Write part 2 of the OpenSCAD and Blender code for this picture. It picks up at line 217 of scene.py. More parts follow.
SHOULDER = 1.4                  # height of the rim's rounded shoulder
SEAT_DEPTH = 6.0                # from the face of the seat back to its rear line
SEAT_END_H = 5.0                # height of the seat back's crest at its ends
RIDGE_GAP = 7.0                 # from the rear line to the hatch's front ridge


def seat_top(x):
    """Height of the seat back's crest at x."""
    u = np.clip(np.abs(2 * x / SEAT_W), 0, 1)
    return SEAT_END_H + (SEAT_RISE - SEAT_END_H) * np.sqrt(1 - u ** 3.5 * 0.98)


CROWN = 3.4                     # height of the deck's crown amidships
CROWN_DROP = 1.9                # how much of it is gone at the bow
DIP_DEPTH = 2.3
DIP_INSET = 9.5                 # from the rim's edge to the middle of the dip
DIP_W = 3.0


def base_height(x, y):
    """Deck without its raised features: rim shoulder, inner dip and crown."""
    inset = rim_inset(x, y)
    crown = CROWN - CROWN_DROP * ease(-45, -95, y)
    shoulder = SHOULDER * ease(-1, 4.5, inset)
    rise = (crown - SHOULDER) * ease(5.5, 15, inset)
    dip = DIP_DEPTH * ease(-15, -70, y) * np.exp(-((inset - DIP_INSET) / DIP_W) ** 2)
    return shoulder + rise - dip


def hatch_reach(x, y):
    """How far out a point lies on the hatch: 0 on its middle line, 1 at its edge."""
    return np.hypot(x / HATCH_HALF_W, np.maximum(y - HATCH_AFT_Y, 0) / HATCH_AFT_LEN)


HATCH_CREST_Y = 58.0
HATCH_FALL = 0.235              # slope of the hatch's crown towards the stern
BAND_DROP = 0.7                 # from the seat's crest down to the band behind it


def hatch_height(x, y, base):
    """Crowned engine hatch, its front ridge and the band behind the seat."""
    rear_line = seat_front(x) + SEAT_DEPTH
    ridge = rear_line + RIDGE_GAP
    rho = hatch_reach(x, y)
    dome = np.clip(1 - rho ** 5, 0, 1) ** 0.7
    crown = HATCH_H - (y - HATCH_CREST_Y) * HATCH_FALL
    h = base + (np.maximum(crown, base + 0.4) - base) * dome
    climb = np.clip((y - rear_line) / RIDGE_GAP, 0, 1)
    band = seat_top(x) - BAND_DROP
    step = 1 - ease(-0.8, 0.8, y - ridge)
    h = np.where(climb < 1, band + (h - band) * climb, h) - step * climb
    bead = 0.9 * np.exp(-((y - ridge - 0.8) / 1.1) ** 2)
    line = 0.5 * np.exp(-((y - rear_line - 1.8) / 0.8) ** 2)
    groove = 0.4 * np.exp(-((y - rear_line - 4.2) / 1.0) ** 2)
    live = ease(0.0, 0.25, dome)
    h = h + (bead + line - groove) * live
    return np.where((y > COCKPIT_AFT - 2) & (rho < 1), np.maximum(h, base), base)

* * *

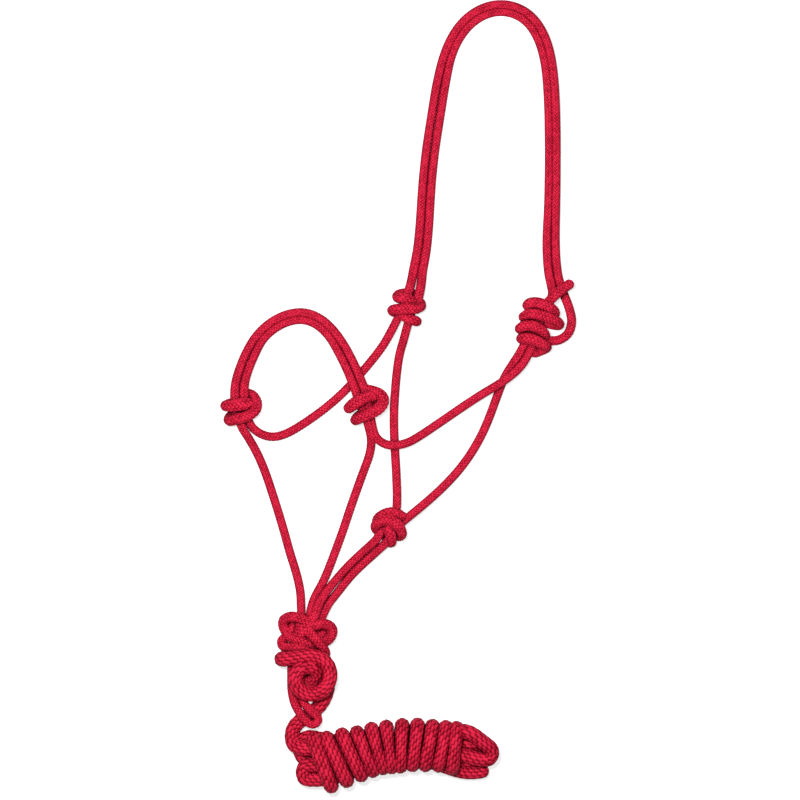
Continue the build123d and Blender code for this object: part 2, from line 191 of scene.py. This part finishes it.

...

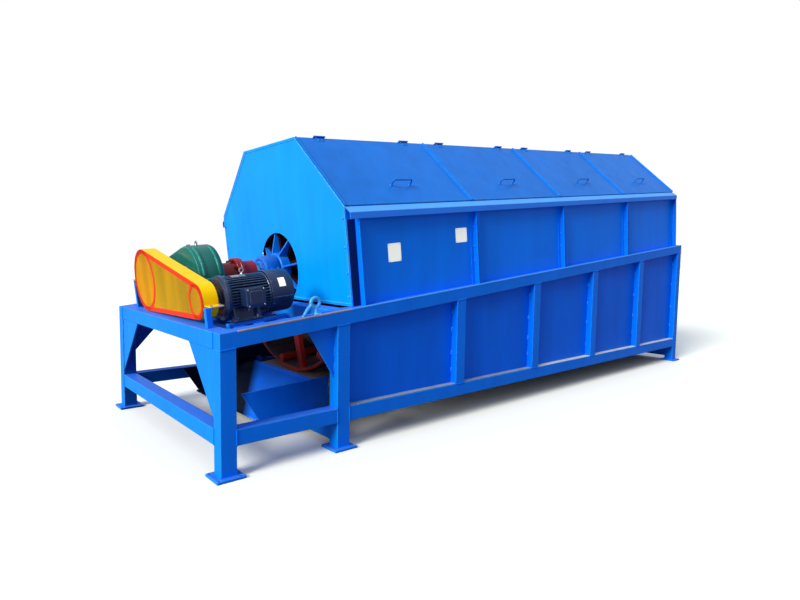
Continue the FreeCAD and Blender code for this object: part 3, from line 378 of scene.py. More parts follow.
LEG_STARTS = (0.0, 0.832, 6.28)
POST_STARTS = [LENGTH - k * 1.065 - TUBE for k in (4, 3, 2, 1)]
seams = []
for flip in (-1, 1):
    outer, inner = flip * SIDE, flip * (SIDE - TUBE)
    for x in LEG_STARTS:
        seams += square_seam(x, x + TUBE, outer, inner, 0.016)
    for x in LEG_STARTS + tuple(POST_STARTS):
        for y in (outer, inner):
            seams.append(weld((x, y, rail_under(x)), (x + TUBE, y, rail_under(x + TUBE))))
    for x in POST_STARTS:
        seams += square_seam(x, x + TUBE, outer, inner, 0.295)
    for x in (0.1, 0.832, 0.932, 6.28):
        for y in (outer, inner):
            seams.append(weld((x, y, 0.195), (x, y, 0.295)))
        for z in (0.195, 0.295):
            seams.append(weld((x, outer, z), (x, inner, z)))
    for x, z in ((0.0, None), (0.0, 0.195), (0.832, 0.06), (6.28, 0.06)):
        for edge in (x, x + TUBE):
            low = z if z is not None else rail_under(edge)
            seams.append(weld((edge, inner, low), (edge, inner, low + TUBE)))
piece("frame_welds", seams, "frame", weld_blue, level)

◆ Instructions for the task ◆
Exactly the lines from the one holding "Write part 2" through the one holding "RIDGE_GAP = 7.0" should be printed, ends included.

◆ Solution to the problem ◆
Write part 2 of the OpenSCAD and Blender code for this picture. It picks up at line 217 of scene.py. More parts follow.
SHOULDER = 1.4                  # height of the rim's rounded shoulder
SEAT_DEPTH = 6.0                # from the face of the seat back to its rear line
SEAT_END_H = 5.0                # height of the seat back's crest at its ends
RIDGE_GAP = 7.0                 # from the rear line to the hatch's front ridge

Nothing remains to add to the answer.